The script takes the inspired route of humanizing the ape characters while animalizing the human characters. The viewer is made to feel Caesar’s growing discomfort as he realizes his life is dictated by others. He gets taken from his mother at birth; he gets studied around the clock; he gets sent to an animal shelter; none of it is up to him. He’s trapped between child and pet, between man and beast. An early scene illuminates this existential crisis: Caesar goes to the park with Rodman, and though he’s clothed, he’s required to have a leash around his neck. A german shepherd barks at Caesar, and afterward, he signs with his hands that he feels like a pet. He then asks: “What is Caesar?” Rodman’s lack of response validates the chimpanzee’s insecure feelings.
By contrast, the human characters are ruthless and utterly incapable of feeling empathy for their simian counterparts. The opening scene is a prime example as Rodman’s boss (David Oyelowo) condemns all of the apes in the lab to “termination” after an incident with one of the test subjects. Their status as living, breathing animals carry little weight. Then there are the shelter employees (Brian Cox and Tom Felton), who delight in verbally and physically abusing their ape prisoners. It would be remiss to suggest that the humans in the film are three or even two-dimensional characters, but their heightened state helps propel the core theme of mistreatment as well as the importance of preserving animal rights.
It’s impossible to discuss the core of “Rise” without mentioning Andy Serkis’s stunning motion-capture performance. Caesar doesn’t speak until the final third of the film, but Serkis’s deployment of small gestures, pauses, and glances provides us with a fully-realized character arc. Caesar’s tenderness can be heartbreaking, like when he helps Rodman’s father (John Lithgow) hold a fork at the dinner table; his ferocity can be startling, like when he incites the revolution. But the actor makes these disparate actions feel as though they come from the same tortured soul.

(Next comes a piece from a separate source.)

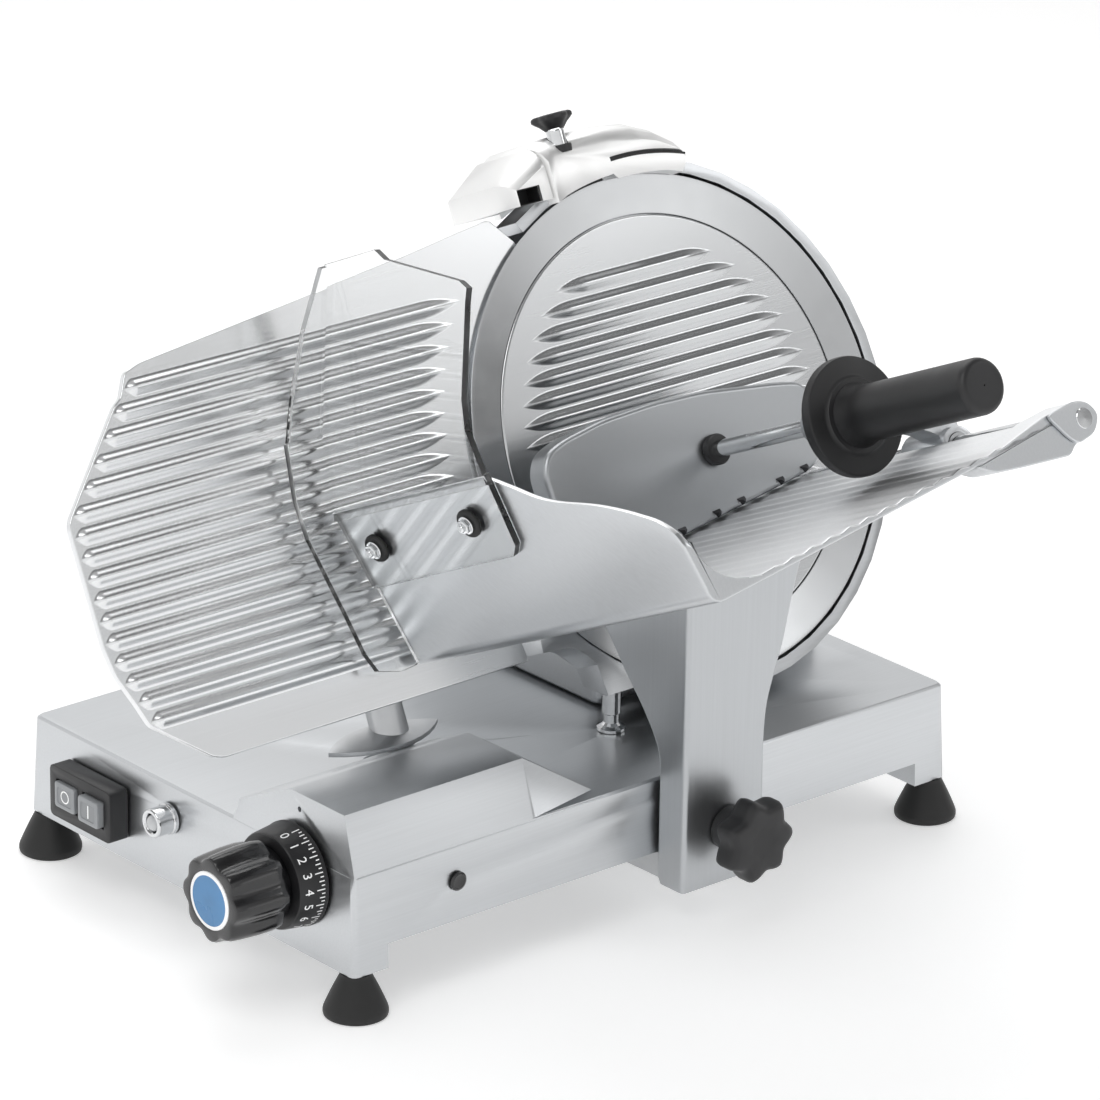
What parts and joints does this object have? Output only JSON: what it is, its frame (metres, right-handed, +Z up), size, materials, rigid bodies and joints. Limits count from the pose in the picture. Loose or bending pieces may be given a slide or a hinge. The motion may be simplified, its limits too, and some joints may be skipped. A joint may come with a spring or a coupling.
{
  "type": "deli meat slicer",
  "caption": "Gravity-feed deli meat slicer with tilted round blade, ribbed gauge plate, sliding food tray, press handle, thickness dial and clear hand guard.",
  "frame": {"origin": "on the table under the middle of the machine's bounding box", "axes": "+X along the carriage's travel, away from the dial end; -Y towards the operator; +Z up"},
  "size_m": [0.588, 0.4862, 0.417],
  "materials": {
    "cast_body": "satin brushed anodised casting",
    "ribbed_plate": "satin anodised with polished rib tops",
    "tray_metal": "brushed anodised casting",
    "inner_metal": "machined",
    "blade_steel": "ground and polished rim",
    "plain_steel": "turned",
    "chrome": "polished",
    "bronze": "plain bearing bronze",
    "black_matte": "fine grained black",
    "black_gloss": "glossy black",
    "dial_print": "black with white printed scale",
    "badge_blue": "blue disc with a white ring",
    "rubber_black": "black rubber",
    "switch_black": "black moulded",
    "button_grey": "grey translucent moulded",
    "lens_clear": "clear frosted lens",
    "clear_sheet": "clear polycarbonate sheet",
    "sharpener_white": "light silver white enamel",
    "abrasive": "bonded grinding grit",
    "motor_paint": "dark grey motor enamel",
    "capacitor_grey": "pale grey can"
  },
  "bodies": {
    "base": {"base_casting": "cast_body", "foot_front_left": "rubber_black", "foot_front_right": "rubber_black", "foot_back_left": "rubber_black", "foot_back_right": "rubber_black", "motor_housing": "cast_body", "blade_guard": "cast_body", "guard_post": "chrome", "blade_cover": "ribbed_plate", "blade_axle": "plain_steel", "drive_belt": "rubber_black", "motor_body": "motor_paint", "drive_plate": "inner_metal", "motor_capacitor": "capacitor_grey", "gauge_rod": "chrome", "switch_bezel": "switch_black", "lamp_ring": "chrome", "lamp_lens": "lens_clear", "front_plug": "black_gloss", "carriage_rod": "chrome"},
    "blade_rotor": {"blade": "blade_steel", "blade_pulley": "inner_metal", "bearing_front": "plain_steel", "bearing_rear": "plain_steel"},
    "motor_rotor": {"motor_shaft": "plain_steel"},
    "tie_knob": {"tie_rod": "plain_steel", "tie_rod_knob": "black_matte"},
    "dial": {"index_cam": "plain_steel", "dial_skirt": "dial_print", "dial_knob": "black_gloss", "dial_badge": "badge_blue"},
    "gauge": {"gauge_plate": "ribbed_plate", "gauge_bracket": "inner_metal"},
    "button_on": {"button_on": "button_grey"},
    "button_off": {"button_off": "button_grey"},
    "sharpener": {"sharpener_left": "sharpener_white", "sharpener_right": "sharpener_white"},
    "sharpener_knob": {"sharpener_knob": "black_matte"},
    "sharpener_button": {"sharpener_button": "chrome"},
    "stone_grind": {"stone_grind": "abrasive"},
    "stone_hone": {"stone_hone": "abrasive"},
    "carriage": {"carriage_column": "cast_body", "carriage_slider": "inner_metal", "bushing_left": "bronze", "bushing_right": "bronze", "tray": "tray_metal", "guide_rod": "chrome", "rod_end_cap": "tray_metal", "guard_sheet": "clear_sheet", "guard_screw_rear": "chrome", "guard_screw_front": "chrome", "guard_washer_rear": "rubber_black", "guard_washer_front": "rubber_black"},
    "column_knob": {"column_knob": "black_matte"},
    "press_slider": {"press_sleeve": "bronze"},
    "press": {"press_arm": "tray_metal", "press_plate": "tray_metal", "press_rod": "chrome", "handle_disc": "black_matte", "handle_grip": "black_matte"}
  },
  "joints": [
    {"name": "carriage_slide", "type": "slide", "parent": "base", "child": "carriage", "axis": [1, 0, 0], "range_m": [-0.19, 0.07]},
    {"name": "press_slide", "type": "slide", "parent": "carriage", "child": "press_slider", "axis": [0, -0.9063, 0.4226], "range_m": [-0.038, 0.078]},
    {"name": "press_swing", "type": "hinge", "parent": "press_slider", "child": "press", "pos_m": [0.18901, -0.11162, 0.25327], "axis": [0, 0.9063, -0.4226], "range_deg": [0, 60]},
    {"name": "dial_turn", "type": "hinge", "parent": "base", "child": "dial", "pos_m": [-0.2096, -0.026, 0.072], "axis": [1, 0, 0], "range_deg": [0, 330]},
    {"name": "gauge_slide", "type": "slide", "parent": "base", "child": "gauge", "axis": [0, 1, 0], "range_m": [0, 0.016]},
    {"name": "blade_spin", "type": "hinge", "parent": "base", "child": "blade_rotor", "pos_m": [0.135, 0.05537, 0.23277], "axis": [0, -0.9063, 0.4226], "continuous": true},
    {"name": "motor_spin", "type": "hinge", "parent": "base", "child": "motor_rotor", "pos_m": [0.16001, 0.06349, 0.13189], "axis": [0, -0.9063, 0.4226], "continuous": true},
    {"name": "button_on_push", "type": "slide", "parent": "base", "child": "button_on", "axis": [1, 0, 0], "range_m": [0, 0.0025], "stiffness_N_per_m": 400},
    {"name": "button_off_push", "type": "slide", "parent": "base", "child": "button_off", "axis": [1, 0, 0], "range_m": [0, 0.0025], "stiffness_N_per_m": 400},
    {"name": "sharpener_lift", "type": "slide", "parent": "base", "child": "sharpener", "axis": [0, 0.4226, 0.9063], "range_m": [0, 0.03]},
    {"name": "sharpener_knob_turn", "type": "hinge", "parent": "sharpener", "child": "sharpener_knob", "pos_m": [0.10501, 0.12721, 0.4034], "axis": [0, 0.4226, 0.9063], "continuous": true},
    {"name": "sharpener_button_push", "type": "slide", "parent": "sharpener", "child": "sharpener_button", "axis": [0, -0.4226, -0.9063], "range_m": [0, 0.002], "stiffness_N_per_m": 400},
    {"name": "stone_grind_spin", "type": "hinge", "parent": "sharpener", "child": "stone_grind", "pos_m": [0.066, 0.11969, 0.37546], "axis": [0, -0.9063, 0.4226], "continuous": true},
    {"name": "stone_hone_spin", "type": "hinge", "parent": "sharpener", "child": "stone_hone", "pos_m": [0.086, 0.10882, 0.38053], "axis": [0, -0.9063, 0.4226], "continuous": true},
    {"name": "column_knob_turn", "type": "hinge", "parent": "carriage", "child": "column_knob", "pos_m": [0.04441, -0.118, 0.0565], "axis": [0, -1, 0], "continuous": true},
    {"name": "tie_knob_turn", "type": "hinge", "parent": "base", "child": "tie_knob", "pos_m": [0.135, 0.22757, 0.15248], "axis": [0, -0.9063, 0.4226], "continuous": true}
  ],
  "couplings": [
    {"joint": "motor_spin", "follows": "blade_spin", "ratio": 3.2},
    {"joint": "gauge_slide", "follows": "dial_turn", "m_per_rad": 0.002778}
  ]
}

Given the film’s prioritizing of monkey over man, it should come as no surprise that the weak spots in the cast are in the latter camp. Freida Pinto is given the thankless role of Rodman’s love interest, and she does little to elevate it. Pinto and Franco’s lack of chemistry doesn’t help either. Then there’s Tom Felton who brings a little too much Malfoy to the role of the sadistic shelter worker. Ignoring the questionable American accent, Felton is a little too cartoonish to register as a genuine threat. The anger the viewer is supposed to feel towards him comes off more like an annoyance.
Those revisiting “Rise,” after the release of two combat-heavy sequels, may be surprised to discover that there’s very little action in the film. The finale sees the newly intelligent apes scale the Golden Gate Bridge to fight policemen, but the bulk of the large-scale mayhem takes place offscreen. This is doubly effective and allows director Rupert Wyatt to focus on the transformation of Caesar from outcast to messiah, making the film as much a Caesar origin story as it is a prequel for “Planet of the Apes.” This keeps the film’s CGI use within reason, the latter a retroactive benefit, for the CGI has aged less gracefully here than it has in subsequent films.
“Rise of the Planet of the Apes” has its flaws, and it ranks as arguably the weakest of the reboot trilogy, but its importance to the franchise cannot be overstated. It proved that there were still compelling stories to be told within the man vs. ape structure, daring to shift the focus from the former to the latter – and the gamble pays off. For a franchise that’s all about evolution, “Rise of the Planet of the Apes” is the filmic equivalent of a missing link.